Opinion
INDEX No. 05-1427
12-07-2009
SIBEN & SIBEN, LLP Attorney for Plaintiff 90 East Main Street Bay Shore, New York 11706 STEPHEN GERARD GORRAY, LLC Attorney for Defendants/Third-Party Plaintiffs 900 Merchants Concourse, Suite 314 Westbury, New York 11590 MILLER, ROSADO & ALGIOS, LLP Attorney for Third-Party Defendant Action Siding 200 Old Country Road, Suite 590 Mineola, New York 11501
PUBLISH
SHORT FORM ORDER PRESENT: Hon. JOHN J.J. JONES, JR. Justice of the Supreme Court MOTION DATE 12-18-08
ADJ. DATE 3-11-09
Mot.
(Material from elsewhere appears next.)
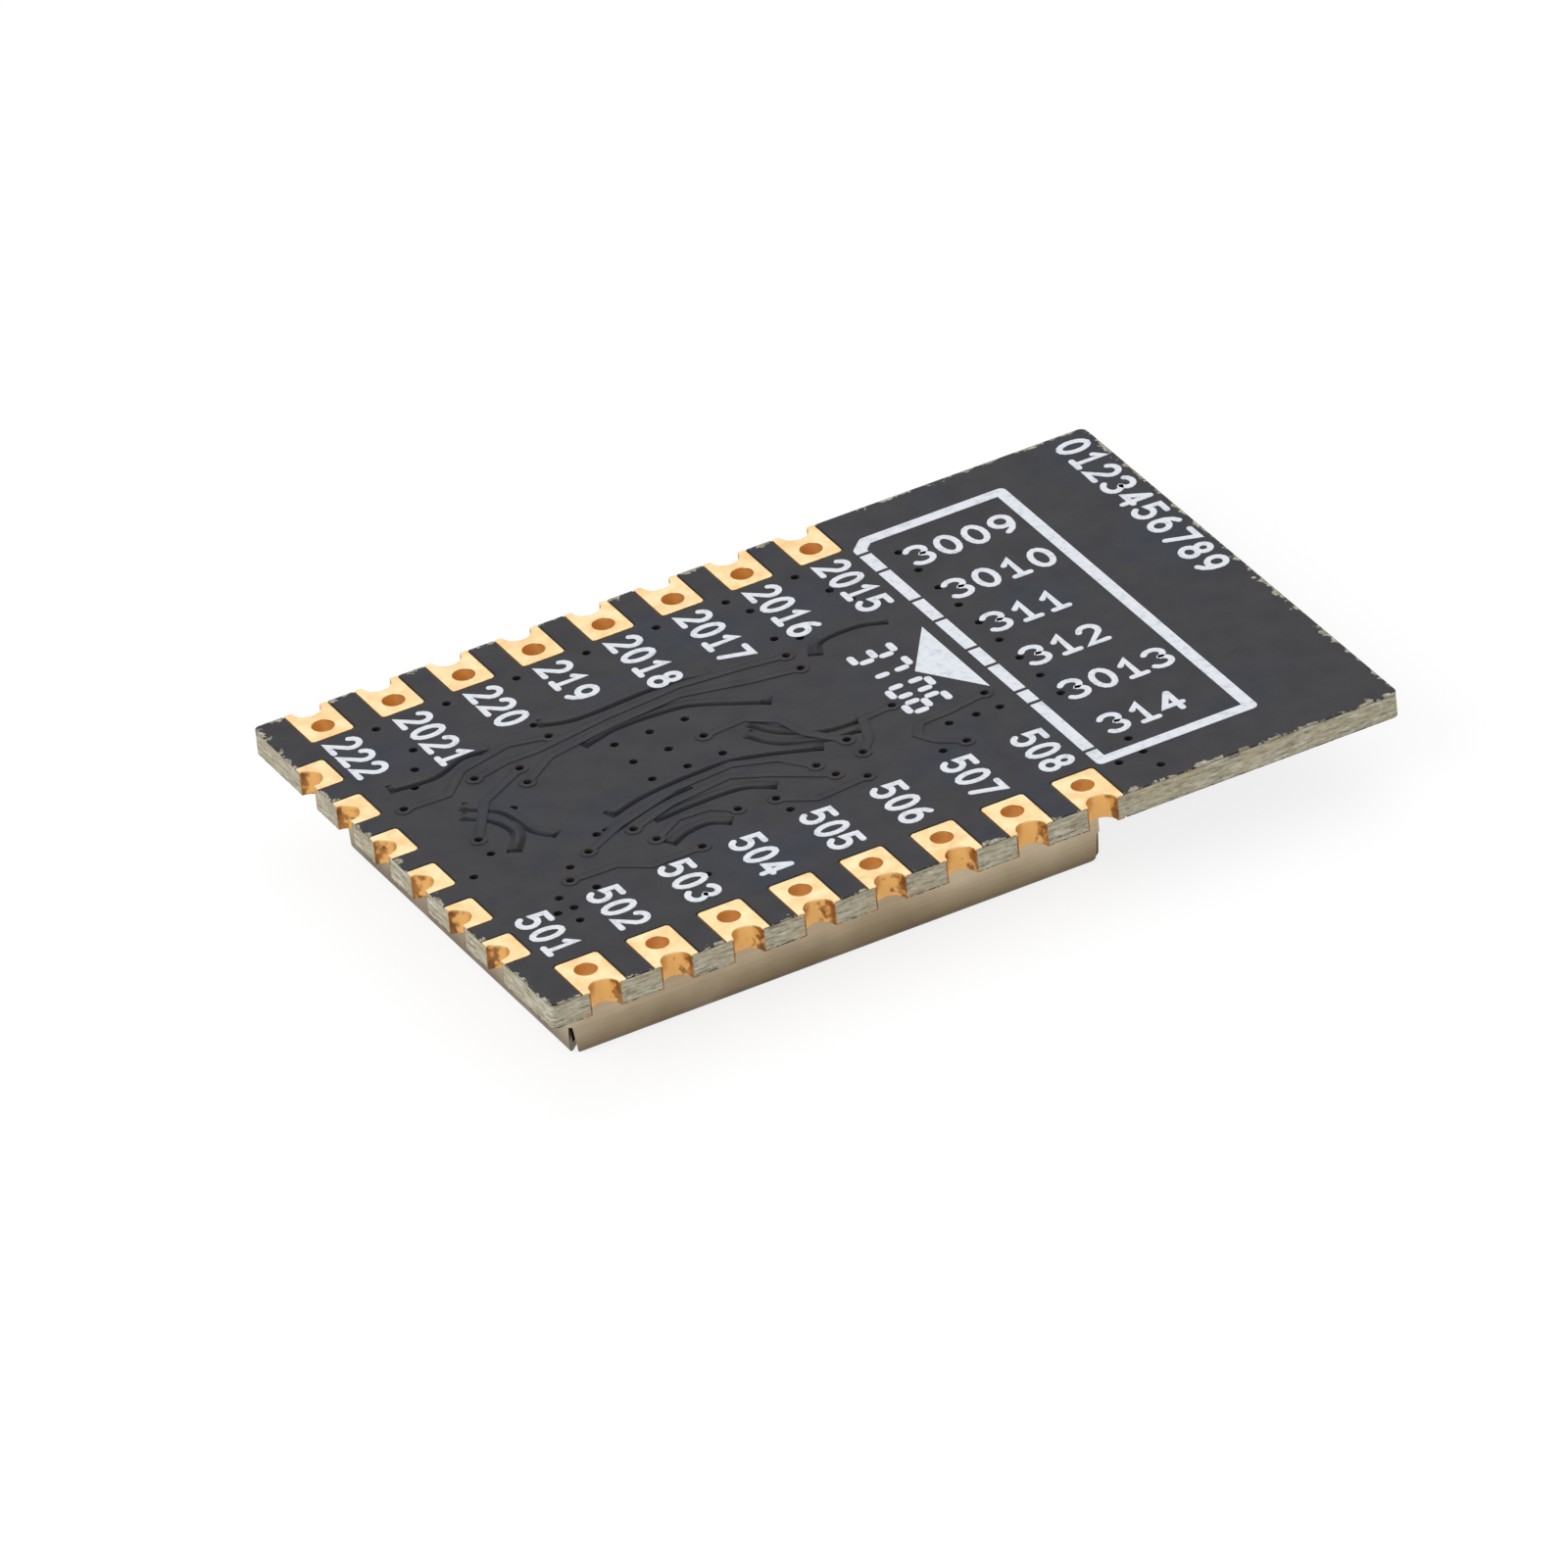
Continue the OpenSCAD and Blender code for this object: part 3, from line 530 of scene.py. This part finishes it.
def smooth(path, steps=6):
    """Points of a soft curve through the points of a path."""
    ends = [2 * path[0] - path[1], *path, 2 * path[-1] - path[-2]]
    curve = []
    for i in range(1, len(ends) - 2):
        p0, p1, p2, p3 = ends[i - 1 : i + 3]
        for step in range(steps):
            t = step / steps
            pull = (p2 - p0) * t + (2 * p0 - 5 * p1 + 4 * p2 - p3) * t**2
            curve.append(p1 + (pull + (3 * p1 - p0 - 3 * p2 + p3) * t**3) / 2)
    return curve + [path[-1]]


def add_ridges(material, half=0.2, height=0.005, sunk=0.005, columns=6, fade_steps=4):
    """Low ridges with soft sides, sunk a little into the mask, that fade in over some steps."""
    verts, faces = [], []
    for track in FAINT_TRACKS:
        path = smooth([board(*point) for point in track])
        right, left = sides(path, half, False)
        base, last = len(verts), len(path) - 1
        for i, (a, b) in enumerate(zip(right, left)):
            fade = math.sin(math.pi / 2 * min(i, last - i, fade_steps) / fade_steps)
            for column in range(columns + 1):
                t = column / columns
                rise = height * fade * (0.5 - 0.5 * math.cos(2 * math.pi * t))
                verts.append((*a.lerp(b, t), MASK_TOP + rise))
            verts += [(*b, MASK_TOP - sunk), (*a, MASK_TOP - sunk)]
        ring = columns + 3
        for i in range(last):
            for k in range(ring):
                at, to = base + i * ring + k, base + i * ring + (k + 1) % ring
                faces.append((at, at + ring, to + ring, to))
        faces.append(tuple(base + k for k in range(ring)))
        faces.append(tuple(base + last * ring + k for k in reversed(range(ring))))
    mesh = bpy.data.meshes.new("faint_tracks")
    mesh.from_pydata([[c * MM for c in v] for v in verts], [], faces)
    mesh.materials.append(material)
    for face in mesh.polygons:
        face.use_smooth = abs(face.normal.z) > 0.5
    return add_piece("faint_tracks", mesh)


# Numbers run across the board, tops to the antenna end, apart from the pin list's.
ACROSS, TO_ANTENNA = Vector((0, -1)), Vector((1, 0))
LABEL_SIZE, LABEL_HALF, LABEL_ADVANCE = (0.43, 0.8), 0.085, 0.71
FIRST_PAD, PAD_PITCH = 1.5, 2.0
NEAR_ROW_Y, FAR_ROW_Y = 4.0, 14.15


def across_number(ink, digits, x, y):
    """A number across the board, centred on x, its first digit's outside at y."""
    origin = board(x - LABEL_SIZE[1] / 2, y - LABEL_HALF)
    ink.number(digits, origin, ACROSS, TO_ANTENNA, LABEL_SIZE, LABEL_HALF, LABEL_ADVANCE)


def print_marks(material):
    """The printed figures: plain numbers in the places of the words on the real board."""
    near = Ink()
    for i in range(8):
        across_number(near, str(501 + i), FIRST_PAD + i * PAD_PITCH, NEAR_ROW_Y)
    near.piece("near_row_numbers", material)

    far = Ink()
    for i, digits in enumerate(("222", "2021", "220", "219", "2018", "2017", "2016", "2015")):
        across_number(far, digits, FIRST_PAD + i * PAD_PITCH, FAR_ROW_Y)
    far.piece("far_row_numbers", material)

    listed = Ink()
    for i, digits in enumerate(("3009", "3010", "311", "312", "3013", "314")):
        origin = board(17.35, 12.65 - i * PAD_PITCH)
        listed.number(digits, origin, TO_ANTENNA, -ACROSS, (0.5, 0.84), LABEL_HALF, 0.8)
    listed.piece("pin_list_numbers", material)

    end = Ink()
    origin, size, advance = board(22.92, 15.55), (0.47, 0.8), 0.79
    end.number("0123456789", origin, ACROSS, TO_ANTENNA, size, LABEL_HALF, advance)
    end.piece("end_numbers", material)

    batch = Ink()
    for digit, y in (("3", 9.85), ("7", 9.05), ("0", 7.85), ("6", 7.0)):
        strokes = [SEGMENTS[s] for s in SEGMENT_DIGITS[digit]]
        batch.text(strokes, board(13.72, y), ACROSS, TO_ANTENNA, (0.5, 1.12), 0.1)
    batch.piece("batch_digits", material)


def add_camera():
    """The photograph's view: from the near left and above, tilted a little to the left."""
    azimuth, elevation, roll = (math.radians(a) for a in (-25.383, 31.761, -6.1645))
    target, distance = Vector((-2.4645, -2.4649, PAD_TOP)), 450.1
    back = Vector(
        (
            math.sin(azimuth) * math.cos(elevation),
            -math.cos(azimuth) * math.cos(elevation),
            math.sin(elevation),
        )
    )
    right = (-back).cross(Vector((0, 0, 1))).normalized()
    up = right.cross(-back)
    across = right * math.cos(roll) + up * math.sin(roll)
    upward = up * math.cos(roll) - right * math.sin(roll)
    data = bpy.data.cameras.new("camera")
    data.sensor_width = 36
    data.lens = 416.45
    data.clip_start, data.clip_end = 0.01, 20  # metres
    camera = bpy.data.objects.new("camera", data)
    camera.matrix_world = Matrix.Translation((target + back * distance) * MM) @ Matrix(
        (across, upward, back)
    ).transposed().to_4x4()
    bpy.context.scene.collection.objects.link(camera)
    bpy.context.scene.camera = camera


def add_lamp(name, place, size, watts):
    """A soft white square lamp that faces the part."""
    data = bpy.data.lights.new(name, "AREA")
    data.size = size * MM
    data.energy = watts
    lamp = bpy.data.objects.new(name, data)
    lamp.location = Vector(place) * MM
    lamp.rotation_euler = (-lamp.location).to_track_quat("-Z", "Y").to_euler()
    bpy.context.scene.collection.objects.link(lamp)


def seen_rays(tree):
    """1 for rays from the camera, a mirror or a lens, and 0 for those that light things."""
    path = tree.nodes.new("ShaderNodeLightPath")
    total = path.outputs["Is Camera Ray"]
    for name in ("Is Glossy Ray", "Is Transmission Ray"):
        node = tree.nodes.new("ShaderNodeMath")
        node.operation = "MAXIMUM"
        tree.links.new(total, node.inputs[0])
        tree.links.new(path.outputs[name], node.inputs[1])
        total = node.outputs[0]
    return total


def add_world(light):
    """White where it is seen, and plain light of the given strength on the part."""
    world = bpy.data.worlds.new("studio")
    bpy.context.scene.world = world
    world.use_nodes = True
    tree = world.node_tree
    background = tree.nodes["Background"]
    background.inputs["Color"].default_value = (1, 1, 1, 1)
    strength = tree.nodes.new("ShaderNodeMapRange")
    strength.inputs["To Min"].default_value = light
    tree.links.new(seen_rays(tree), strength.inputs["Value"])
    tree.links.new(strength.outputs["Result"], background.inputs["Strength"])


def add_floor(glow, seen_tone, tone):
    """A white table that throws light up at the part, with a faint shadow where it is seen."""
    material = bpy.data.materials.new("table")
    material.use_nodes = True
    tree = material.node_tree
    bsdf = tree.nodes["Principled BSDF"]
    bsdf.inputs["Roughness"].default_value = 0.9
    bsdf.inputs["Specular IOR Level"].default_value = 0
    bsdf.inputs["Emission Color"].default_value = (1, 1, 1, 1)
    seen = seen_rays(tree)
    for socket, unseen_value, seen_value in (
        ("Base Color", tone, seen_tone),
        ("Emission Strength", 0, glow),
    ):
        value = tree.nodes.new("ShaderNodeMapRange")
        value.inputs["To Min"].default_value = unseen_value
        value.inputs["To Max"].default_value = seen_value
        tree.links.new(seen, value.inputs["Value"])
        tree.links.new(value.outputs["Result"], bsdf.inputs[socket])
    mesh = bpy.data.meshes.new("table")
    reach, level = 3.0, -0.00002  # metres
    corners = [(-reach, -reach), (reach, -reach), (reach, reach), (-reach, reach)]
    mesh.from_pydata([(x, y, level) for x, y in corners], [], [(0, 1, 2, 3)])
    mesh.materials.append(material)
    table = bpy.data.objects.new("table", mesh)
    bpy.context.scene.collection.objects.link(table)


def add_studio():
    """Light from all round, a bright lamp on the left and two weak ones, over a white table."""
    add_world(0.45)
    add_floor(glow=0.82, seen_tone=0.22, tone=0.65)
    add_lamp("key", (-300, -90, 230), 260, 0.8)
    add_lamp("fill", (240, -260, 200), 300, 0.28)
    add_lamp("top", (60, 160, 360), 300, 0.35)
    bpy.context.scene.view_settings.view_transform = "Standard"


finishes = dress_frame()
print_marks(finishes["printed_frame"])
add_ridges(finishes["solder_mask_back"])
add_camera()
add_studio()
Seq. # 009 - MotD # 010 - MotD # 011 - XMotD SIBEN & SIBEN, LLP
Attorney for Plaintiff
90 East Main Street
Bay Shore, New York 11706 STEPHEN GERARD GORRAY, LLC
Attorney for Defendants/Third-Party Plaintiffs
900 Merchants Concourse, Suite 314
Westbury, New York 11590 MILLER, ROSADO & ALGIOS, LLP
Attorney for Third-Party Defendant Action Siding
200 Old Country Road, Suite 590
Mineola, New York 11501
Upon the following papers numbered 1 to 65 read on the motions and cross motion for summary judgment; Notice of Motion/ Order to Show Cause and supporting papers 1 - 17; 18 - 49; Notice of Cross Motion and supporting papers 50 - 58; Answering Affidavits and supporting papers 59 - 60; 61 - 63; Replying Affidavits and supporting papers 64 - 65; Other plaintiff's and defendants' memoranda of law; (and after hearing counsel in support and opposed to the motion) it is,
ORDERED that the Court, sua sponte, recalls and vacates its prior order dated July 7, 2009 and issues the following order in its place and stead; and it is further
ORDERED that these motions are consolidated for the purposes of this determination; and it is further
ORDERED that the motion (#009) by the plaintiff for an order pursuant to CPLR 3212 granting partial summary judgment as to the defendants' liability pursuant to Labor Law § 240 (1) is granted as to defendant DaVinci Development, LLC, and is otherwise denied; and it is further
ORDERED that the motion (#010) by third-party defendant Action Siding, Inc. for an order pursuant to CPLR 3212 granting summary judgment dismissing the first, third, and fourth causes of action asserted in the third-party complaint or, alternatively, severing the first cause of action and joining same with previously severed claims, and granting summary judgment in its favor on its counterclaim, is granted to the extent of granting summary judgment dismissing the claims for common-law indemnification and contribution asserted in the third and fourth causes of action, and granting summary judgment in its favor on the counterclaim, and is otherwise denied; and it is further
ORDERED that the cross motion (#011) by defendants/third-party plaintiffs which, in effect, seeks an order pursuant to CPLR 3212 granting Artie Cipoletti summary judgment dismissing the complaint as against him is granted to the extent that the complaint is dismissed as against Artie Cipolettie, and is otherwise denied.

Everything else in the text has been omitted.